12. Developing Your Friendship with God

In Chapter 12, Warren tries to make it sound like a friendship with God can be nuanced, complete with arguing, negotiating, and complaining like a real friendship. Unfortunately, this contradicts so many other things he has said about what it means to have a relationship with your master. Remember when he said that the first step in worshiping is surrendering yourself to God in Chapter 10?

Right away, Warren turns it back around to say that friendship with God is submission. At this point, he’s no longer contradicting what he first said about surrendering, but he is instead being redundant with it. He says that you can only be God’s friend if you unquestioningly accept that “God always acts in your best interest, even when it is painful and you don’t understand it.”

He says, “We don’t normally think of obedience as a characteristic of friendship . . . However, Jesus made it clear that obedience is a condition of intimacy with God.”

Speaking of intimacy, we are then reminded of Warren’s subconscious sexual feelings towards God, with one single page containing phrases like, “David . . . used words like longing, yearning, thirsting, hungering. He craved God,” “Jacob . . . wrestled all night in the dirt with God,” and “‘Wrestling’ is also a passionate activity, and God loves it when we are passionate with him.” Call me old-fashioned, but you don’t usually engage in “passionate wrestling” with someone who’s “just a friend” . . . and even then, it’s a bit weird. But hey, whatever gets you going.

In his typical sadistic fashion, Warren wraps up this chapter by saying that God allows pain in your life if you don’t worship him right, because pain is the “fuel of passion” and it is God’s way of “arousing us from spiritual lethargy.” Of course, if God ignores you, he’s testing you to mature your friendship. But if you ignore him, even for a moment, you shouldn’t be surprised when he turns your life into a living hell. And when he does, you should thank him for it.

13. Worship That Pleases God

Chapter 13 is when we really get into the stipulations of what you must do if you want to make it onto God’s friend list. Remember when I said that Warren treats life like a game that one either wins or loses? This is when he makes it clear that it’s on an impossible difficulty level, but anything less than perfect is still a failure. In Chapter 8, he said that “Worship is as natural as eating or breathing.” But here, he says that your worship must be:

If I were a Christian trying to take Warren’s advice from this book, I would feel like I had to go back and look at all the rules every time I tried to worship. This would in turn distract me from reading the actual bible by making me study this book instead! Is Warren idolizing his work to his readers over their own sacred scripture?
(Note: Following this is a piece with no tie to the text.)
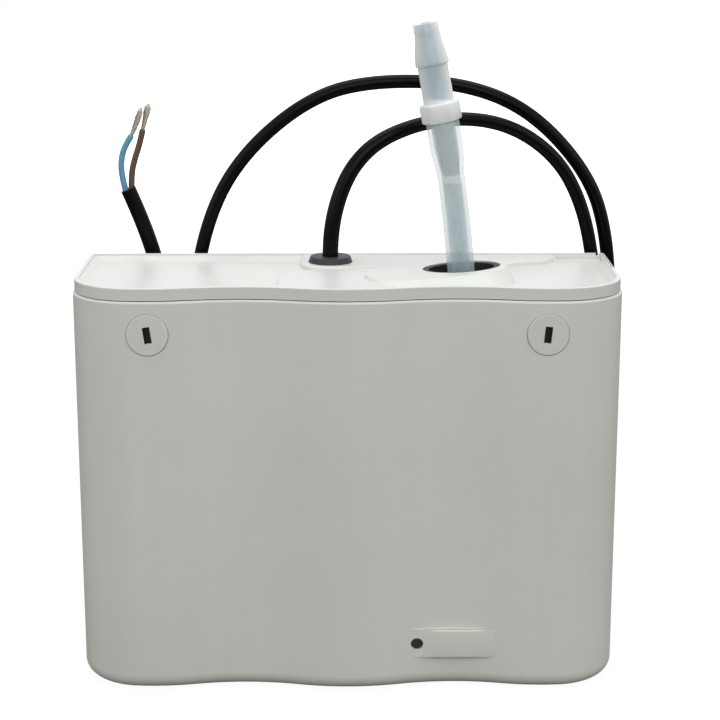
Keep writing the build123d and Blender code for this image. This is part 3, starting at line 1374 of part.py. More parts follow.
def make_fitting():
    """Moulded hose reducer: lower barb, hexagonal collar, neck and upper barb."""
    collar_face = RegularPolygon(FITTING_COLLAR_RADIUS, FITTING_SIDE_COUNT)
    collar = extrude(collar_face, amount=FITTING_COLLAR_HEIGHT)
    neck_top = FITTING_COLLAR_HEIGHT + FITTING_NECK_LENGTH
    upper = Polyline(
        (0, 0),
        (FITTING_NECK_RADIUS, 0),
        (FITTING_NECK_RADIUS, neck_top),
        (FITTING_BARB_RADIUS, neck_top),
        (FITTING_TOP_RADIUS, neck_top + FITTING_CONE_LENGTH),
        (0, neck_top + FITTING_CONE_LENGTH),
        close=True,
    )
    body = collar + revolve(Plane.XZ * make_face(upper), axis=Axis.Z)
    tail = barbs(FITTING_TAIL_STEM, FITTING_TAIL_STEM + 0.4, FITTING_TAIL_RADIUS, FITTING_TAIL_LENGTH, 3)
    body = body + Rot(180, 0, 0) * tail
    bore = rod(FITTING_BORE, -FITTING_TAIL_LENGTH - 1, neck_top + FITTING_CONE_LENGTH + 1)
    return fitting_plane() * (body - bore)


# ================================================================ all nodes
def build_nodes():
    """Every node by name; a node is one solid or a list of equal ones."""
    nodes = {
        "tank": make_tank(),
        "drain_screw": make_drain_screw(),
        "drain_seal": make_drain_seal(),
        "turn_lock_left": make_turn_lock(-1),
        "turn_lock_right": make_turn_lock(1),
        "lock_cam_left": make_lock_cam(-1),
        "lock_cam_right": make_lock_cam(1),
        "lid": make_lid(),
        "lid_skirt": make_skirt(),
        "lid_keeper_left": make_keeper(-1),
        "lid_keeper_right": make_keeper(1),
        "lid_gasket": make_gasket(),
        "hose_collar": make_collar(),
        "cable_grommet": make_grommet(),
        "pump_bracket": make_bracket(),
        "bracket_screws": make_bracket_screws(),
        "pump_yoke": make_yoke(),
        "coil_bobbin": make_bobbin(),
        "coil_winding": make_winding(),
        "pump_barrel": make_barrel(),
        "outlet_nozzle": make_outlet_nozzle(),
        "inlet_nozzle": make_inlet_nozzle(),
        "outlet_valve": Pos(PUMP_X, PUMP_Y, barrel_top_z()) * make_valve(),
        "inlet_valve": Pos(PUMP_X, PUMP_Y, BARREL_LOW_Z) * Rot(180, 0, 0) * make_valve(),
        "pump_piston": make_piston(),
        "return_spring": make_spring(),
        "pump_mounts": make_mounts(),
        "mount_screws": make_mount_screws(),
        "mount_nuts": make_mount_nuts(),
        "drip_shield": make_shield(),
        "suction_strainer": make_strainer(),
        "suction_tube": make_suction_tube(),
        "float_stem": make_stem(),
        "float": make_float(),
        "float_clip": make_float_clip(),
        "float_nut": make_float_nut(),
        "board_cover": make_cover(),
        "cover_screws": make_cover_screws(),
        "circuit_board": make_board(),
        "terminal_block": make_terminal_block(),
        "film_capacitor": make_capacitor(),
        "switch_chip": make_switch_chip(),
        "cord_clamp": make_clamp(),
        "clamp_screws": make_clamp_screws(),
        "cable_tail": make_cable_tail(),
        "inner_neutral_lead": make_inner_lead(-1),
        "inner_live_lead": make_inner_lead(1),
        "coil_leads": make_coil_leads(),
        "float_lead": make_float_leads(),
        "mains_cable": make_mains_cable(),
        "neutral_core": make_core(-1, NEUTRAL_POINTS),
        "live_core": make_core(1, LIVE_POINTS),
        "neutral_strands": make_strands(NEUTRAL_POINTS, NEUTRAL_TIP),
        "live_strands": make_strands(LIVE_POINTS, LIVE_TIP),
        "discharge_hose": make_hose(),
        "hose_reducer": make_fitting(),
    }
    return nodes


def main():
    """Build every node and write one STEP file for each."""
    os.makedirs("parts", exist_ok=True)
    for name, shape in build_nodes().items():
        solid = Compound(children=shape) if isinstance(shape, list) else shape
        export_step(solid, f"parts/{name}.step")
    for label, route in (("mains cable", CABLE_ROUTE), ("discharge hose", hose_route())):
        path = route_path(route)
        print(label, "length", round(path.length, 1), "smallest radius", round(min(route_radii(route)), 1))


main()
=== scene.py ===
"""Looks of the tank condensate pump: finishes, cable, drain hose, adapter and studio."""

import json
import logging
import math
from collections.abc import Callable, Sequence
from dataclasses import dataclass, field
from enum import Enum
from typing import Any

import bpy
from mathutils import Euler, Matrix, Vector


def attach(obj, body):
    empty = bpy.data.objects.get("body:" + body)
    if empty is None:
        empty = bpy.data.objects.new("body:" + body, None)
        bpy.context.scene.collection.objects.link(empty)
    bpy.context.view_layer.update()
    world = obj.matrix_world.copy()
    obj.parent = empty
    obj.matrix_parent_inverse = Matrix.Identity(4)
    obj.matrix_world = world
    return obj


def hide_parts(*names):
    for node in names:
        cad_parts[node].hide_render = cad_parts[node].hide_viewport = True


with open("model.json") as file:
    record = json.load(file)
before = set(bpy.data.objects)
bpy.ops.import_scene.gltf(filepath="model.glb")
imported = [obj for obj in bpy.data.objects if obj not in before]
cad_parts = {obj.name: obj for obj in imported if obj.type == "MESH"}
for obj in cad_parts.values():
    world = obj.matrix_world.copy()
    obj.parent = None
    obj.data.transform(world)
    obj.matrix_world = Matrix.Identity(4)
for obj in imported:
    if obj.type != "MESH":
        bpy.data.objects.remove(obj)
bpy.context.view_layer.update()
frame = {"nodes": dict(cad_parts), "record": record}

LOG = logging.getLogger("condensate_pump")

Point = tuple[float, float, float]
Colour = tuple[float, float, float, float]
Range = tuple[float, float]

MM = 0.001
MIDDLE: Range = (0.3, 0.7)
GRAIN_HEIGHT = 0.08 * MM
PLASTIC_IOR = 1.49
CREASE = math.radians(50)


def srgb(red: float, green: float, blue: float) -> Colour:
    """Linear colour of an sRGB colour given from 0 to 255.

    Args:
        red: Red level.
        green: Green level.
        blue: Blue level.

    Returns:
        The linear colour with an alpha of 1.
    """
    linear = []
    for level in (red, green, blue):
        share = level / 255
        linear.append(share / 12.92 if share <= 0.04045 else ((share + 0.055) / 1.055) ** 2.4)
    return (linear[0], linear[1], linear[2], 1.0)


def shade(colour: Colour, factor: float) -> Colour:
    """A colour made darker or lighter by a factor, with its alpha kept."""
    return (colour[0] * factor, colour[1] * factor, colour[2] * factor, colour[3])


# ---------------------------------------------------------------- shader graph
@dataclass(frozen=True)
class Noise:
    """Scale, detail and roughness of a noise texture."""

    scale: float
    detail: float = 3.0
    rough: float = 0.5


class Wire:
    """A shader socket that can be added, scaled and compared as a number."""

    def __init__(self, graph: "Graph", socket: bpy.types.NodeSocket | None) -> None:
        """Wraps a socket of a graph."""
        self.graph = graph
        self.socket = socket

    def math(self, operation: str, first: Any, second: Any) -> "Wire":
        """Adds a Math node for two operands and returns its result."""
        return self.graph.node("ShaderNodeMath", {"operation": operation}, {0: first, 1: second})

    def __add__(self, other: Any) -> "Wire":
        """Sum with a wire or number."""
        return self.math("ADD", self, other)

    __radd__ = __add__

    def __mul__(self, other: Any) -> "Wire":
        """Product with a wire or number."""
        return self.math("MULTIPLY", self, other)

    __rmul__ = __mul__

    def __sub__(self, other: Any) -> "Wire":
        """Difference from a wire or number."""
        return self.math("SUBTRACT", self, other)

    def __rsub__(self, other: Any) -> "Wire":
        """A wire or number less this one."""
        return self.math("SUBTRACT", other, self)

    def __pow__(self, other: Any) -> "Wire":
        """This one to the power of a wire or number."""
        return self.math("POWER", self, other)

    def __rpow__(self, other: Any) -> "Wire":
        """A wire or number to the power of this one."""
        return self.math("POWER", other, self)

    def beside(self, output: str) -> "Wire":
        """Another output of the node that this wire comes from."""
        return Wire(self.graph, self.socket.node.outputs[output])

    def larger(self, other: Any) -> "Wire":
        """The larger of this and another wire or number."""
        return self.math("MAXIMUM", self, other)

    def ramp(self, low: float, high: float, bottom: float = 0.0, top: float = 1.0) -> "Wire":
        """A clamped straight ramp from one range to another."""
        return self.graph.node(
            "ShaderNodeMapRange",
            {"clamp": True},
            {"Value": self, "From Min": low, "From Max": high, "To Min": bottom, "To Max": top},
        )

    def around(self, value: float, spread: Range, band: Range = MIDDLE) -> "Wire":
        """A ramp from a little below a value to a little above it."""
        return self.ramp(*band, value + spread[0], value + spread[1])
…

14. When God Seems Distant

In the final chapter that I read this week, Warren repeats a mantra that he necessarily had to include in this book: that there will be times when you don’t feel God’s presence. Again, in my eyes this is because there is no god, plain and simple. All of the experiences that Warren is encouraging you to have are one-sided, and they begin and end in your head. There’s no one else there, so it would make sense that you might feel like you’re talking to yourself. But of course, he turns this around and tells the reader to persevere because God is taking this opportunity to mature your friendship.
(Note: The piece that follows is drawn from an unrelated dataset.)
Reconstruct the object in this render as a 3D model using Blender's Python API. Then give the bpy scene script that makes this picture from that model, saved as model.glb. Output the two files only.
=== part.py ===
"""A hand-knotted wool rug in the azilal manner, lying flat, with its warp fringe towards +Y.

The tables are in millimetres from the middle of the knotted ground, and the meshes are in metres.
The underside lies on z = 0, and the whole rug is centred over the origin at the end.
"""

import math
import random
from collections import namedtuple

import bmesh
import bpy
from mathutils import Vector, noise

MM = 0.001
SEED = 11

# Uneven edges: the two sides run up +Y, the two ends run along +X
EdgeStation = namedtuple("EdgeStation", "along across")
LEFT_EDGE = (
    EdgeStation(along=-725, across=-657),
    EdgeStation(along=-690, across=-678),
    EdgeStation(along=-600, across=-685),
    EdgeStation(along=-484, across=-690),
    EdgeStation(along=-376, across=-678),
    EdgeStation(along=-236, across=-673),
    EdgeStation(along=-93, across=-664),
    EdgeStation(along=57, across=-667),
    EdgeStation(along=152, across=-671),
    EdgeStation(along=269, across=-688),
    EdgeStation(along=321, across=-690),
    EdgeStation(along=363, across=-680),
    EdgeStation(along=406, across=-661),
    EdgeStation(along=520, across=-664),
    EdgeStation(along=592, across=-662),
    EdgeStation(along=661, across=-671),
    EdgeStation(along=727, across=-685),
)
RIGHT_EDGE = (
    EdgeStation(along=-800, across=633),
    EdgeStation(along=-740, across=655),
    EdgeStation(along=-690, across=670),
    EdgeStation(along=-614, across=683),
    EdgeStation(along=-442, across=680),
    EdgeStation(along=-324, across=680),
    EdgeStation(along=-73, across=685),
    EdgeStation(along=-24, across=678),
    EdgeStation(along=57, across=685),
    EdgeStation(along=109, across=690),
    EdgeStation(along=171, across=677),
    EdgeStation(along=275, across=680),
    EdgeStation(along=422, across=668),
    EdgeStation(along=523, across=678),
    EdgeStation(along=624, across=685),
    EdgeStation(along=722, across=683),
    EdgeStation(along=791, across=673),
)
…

Warren says that you must trust God despite your feelings, because “a friendship based on emotion is shallow indeed.” This makes me wonder, has Warren himself ever been in a truly healthy, flourishing relationship with another human? For the sake of his own well-being, I hope that he knows that friendships are based off emotions—emotions like love, trust, and yes, intimacy. Friendships should be equal, and they should never involve one friend being the master to another who is his slave, and testing her by disappearing whenever he wants to. Anyone who builds their idea of friendship or intimacy from Rick Warren’s teachings in the The Purpose-Driven Life will be severely lacking in the only real relationships they get in their fleeting time on earth: those with other people.